◆ Stated task:
Beginning with the first line of the data below, extract each line up to and including the one containing "return points". Copy them exactly and add nothing.

━━ Available data

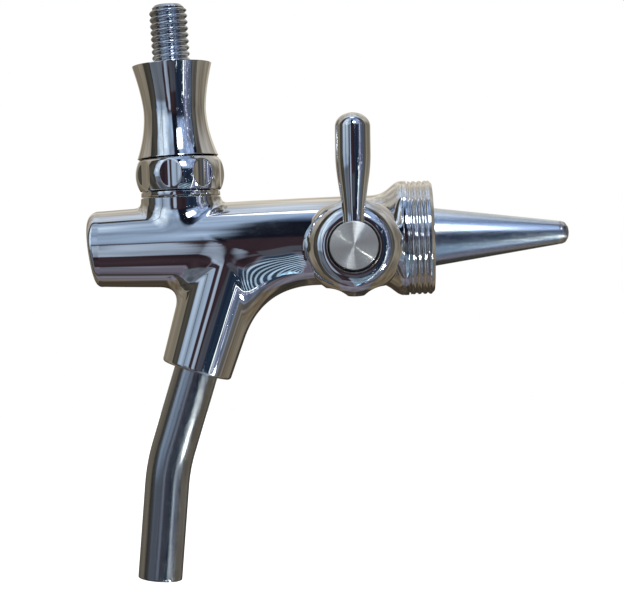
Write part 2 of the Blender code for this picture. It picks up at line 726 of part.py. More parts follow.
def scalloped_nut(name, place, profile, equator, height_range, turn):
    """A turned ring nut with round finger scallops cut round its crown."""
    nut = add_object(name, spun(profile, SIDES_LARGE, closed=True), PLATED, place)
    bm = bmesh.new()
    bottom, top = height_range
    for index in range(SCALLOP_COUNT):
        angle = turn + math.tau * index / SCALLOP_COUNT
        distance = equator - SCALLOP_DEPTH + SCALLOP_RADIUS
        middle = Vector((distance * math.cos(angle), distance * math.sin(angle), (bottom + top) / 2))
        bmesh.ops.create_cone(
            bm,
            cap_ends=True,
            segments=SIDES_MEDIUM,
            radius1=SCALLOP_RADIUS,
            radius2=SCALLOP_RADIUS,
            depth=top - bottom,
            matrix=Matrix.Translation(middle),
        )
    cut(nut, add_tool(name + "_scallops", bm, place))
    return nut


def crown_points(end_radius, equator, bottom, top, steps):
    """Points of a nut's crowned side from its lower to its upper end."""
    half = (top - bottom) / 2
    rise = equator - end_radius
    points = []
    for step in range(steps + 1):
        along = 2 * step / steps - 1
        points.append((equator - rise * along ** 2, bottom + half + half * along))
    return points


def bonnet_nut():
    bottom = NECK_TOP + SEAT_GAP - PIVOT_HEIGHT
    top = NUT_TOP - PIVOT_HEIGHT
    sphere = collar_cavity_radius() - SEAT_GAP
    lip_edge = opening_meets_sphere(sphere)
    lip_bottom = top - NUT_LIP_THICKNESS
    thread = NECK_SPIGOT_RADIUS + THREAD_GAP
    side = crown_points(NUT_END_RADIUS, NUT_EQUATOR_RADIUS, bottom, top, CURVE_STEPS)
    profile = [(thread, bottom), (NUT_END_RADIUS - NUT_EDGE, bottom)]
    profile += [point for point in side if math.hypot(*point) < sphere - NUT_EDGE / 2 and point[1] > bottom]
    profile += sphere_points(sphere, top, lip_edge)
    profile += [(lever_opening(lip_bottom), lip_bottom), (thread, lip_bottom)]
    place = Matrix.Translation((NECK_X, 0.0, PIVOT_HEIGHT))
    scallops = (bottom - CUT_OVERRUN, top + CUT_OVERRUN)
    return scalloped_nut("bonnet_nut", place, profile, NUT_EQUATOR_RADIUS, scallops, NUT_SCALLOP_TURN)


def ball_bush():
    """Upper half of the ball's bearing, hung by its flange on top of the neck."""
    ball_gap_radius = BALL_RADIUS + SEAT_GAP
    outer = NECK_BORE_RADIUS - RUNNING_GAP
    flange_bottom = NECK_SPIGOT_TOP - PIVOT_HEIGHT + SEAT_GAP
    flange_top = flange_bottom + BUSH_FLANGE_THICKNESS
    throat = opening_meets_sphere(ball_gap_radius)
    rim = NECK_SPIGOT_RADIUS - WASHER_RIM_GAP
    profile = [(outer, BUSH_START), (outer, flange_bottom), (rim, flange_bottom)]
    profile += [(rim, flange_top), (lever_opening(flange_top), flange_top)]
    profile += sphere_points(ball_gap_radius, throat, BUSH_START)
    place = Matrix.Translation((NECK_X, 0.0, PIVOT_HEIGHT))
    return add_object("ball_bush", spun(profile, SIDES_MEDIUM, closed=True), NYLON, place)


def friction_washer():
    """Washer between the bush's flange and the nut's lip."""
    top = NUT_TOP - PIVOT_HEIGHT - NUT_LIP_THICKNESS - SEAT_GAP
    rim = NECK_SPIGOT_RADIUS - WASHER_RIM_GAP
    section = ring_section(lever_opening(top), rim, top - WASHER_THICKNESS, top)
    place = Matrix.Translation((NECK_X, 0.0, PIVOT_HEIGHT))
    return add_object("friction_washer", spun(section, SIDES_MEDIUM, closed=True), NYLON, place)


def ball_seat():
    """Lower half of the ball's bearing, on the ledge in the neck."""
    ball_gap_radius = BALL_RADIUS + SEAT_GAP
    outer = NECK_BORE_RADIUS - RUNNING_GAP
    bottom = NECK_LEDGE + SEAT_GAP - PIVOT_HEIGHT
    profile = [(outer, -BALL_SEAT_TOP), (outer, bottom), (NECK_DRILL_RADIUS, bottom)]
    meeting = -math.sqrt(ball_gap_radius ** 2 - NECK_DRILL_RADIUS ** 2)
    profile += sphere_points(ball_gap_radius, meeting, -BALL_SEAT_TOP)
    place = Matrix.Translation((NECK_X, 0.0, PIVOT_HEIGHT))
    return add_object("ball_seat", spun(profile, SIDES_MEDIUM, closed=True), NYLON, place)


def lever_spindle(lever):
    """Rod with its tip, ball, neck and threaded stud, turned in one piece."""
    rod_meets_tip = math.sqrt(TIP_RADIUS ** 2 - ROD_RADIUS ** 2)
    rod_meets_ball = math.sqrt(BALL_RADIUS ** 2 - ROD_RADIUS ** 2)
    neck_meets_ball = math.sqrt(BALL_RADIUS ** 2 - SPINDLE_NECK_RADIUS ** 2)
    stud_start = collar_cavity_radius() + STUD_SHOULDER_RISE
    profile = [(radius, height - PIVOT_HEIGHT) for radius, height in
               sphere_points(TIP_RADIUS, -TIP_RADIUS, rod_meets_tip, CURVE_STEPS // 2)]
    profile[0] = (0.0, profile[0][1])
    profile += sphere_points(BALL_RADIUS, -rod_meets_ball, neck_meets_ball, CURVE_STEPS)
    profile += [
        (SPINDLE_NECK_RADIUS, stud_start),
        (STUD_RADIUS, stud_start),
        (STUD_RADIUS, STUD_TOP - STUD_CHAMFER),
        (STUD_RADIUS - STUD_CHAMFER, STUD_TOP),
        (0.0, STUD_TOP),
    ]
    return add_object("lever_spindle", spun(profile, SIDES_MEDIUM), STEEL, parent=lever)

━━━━

◆ Solved exercise:
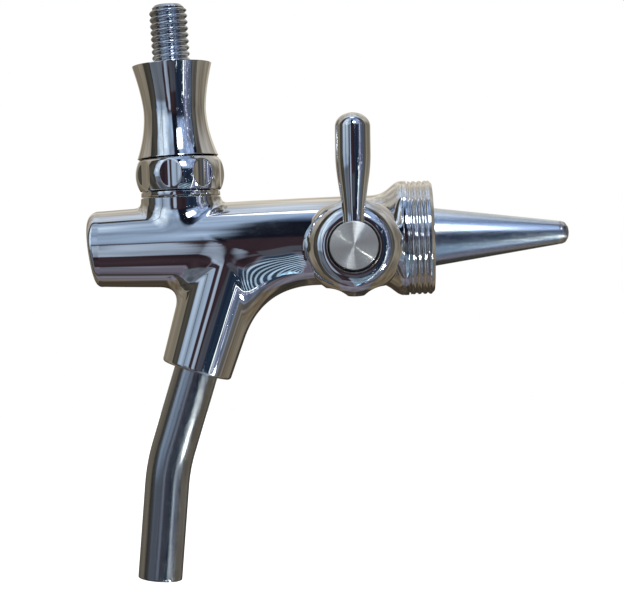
Write part 2 of the Blender code for this picture. It picks up at line 726 of part.py. More parts follow.
def scalloped_nut(name, place, profile, equator, height_range, turn):
    """A turned ring nut with round finger scallops cut round its crown."""
    nut = add_object(name, spun(profile, SIDES_LARGE, closed=True), PLATED, place)
    bm = bmesh.new()
    bottom, top = height_range
    for index in range(SCALLOP_COUNT):
        angle = turn + math.tau * index / SCALLOP_COUNT
        distance = equator - SCALLOP_DEPTH + SCALLOP_RADIUS
        middle = Vector((distance * math.cos(angle), distance * math.sin(angle), (bottom + top) / 2))
        bmesh.ops.create_cone(
            bm,
            cap_ends=True,
            segments=SIDES_MEDIUM,
            radius1=SCALLOP_RADIUS,
            radius2=SCALLOP_RADIUS,
            depth=top - bottom,
            matrix=Matrix.Translation(middle),
        )
    cut(nut, add_tool(name + "_scallops", bm, place))
    return nut


def crown_points(end_radius, equator, bottom, top, steps):
    """Points of a nut's crowned side from its lower to its upper end."""
    half = (top - bottom) / 2
    rise = equator - end_radius
    points = []
    for step in range(steps + 1):
        along = 2 * step / steps - 1
        points.append((equator - rise * along ** 2, bottom + half + half * along))
    return points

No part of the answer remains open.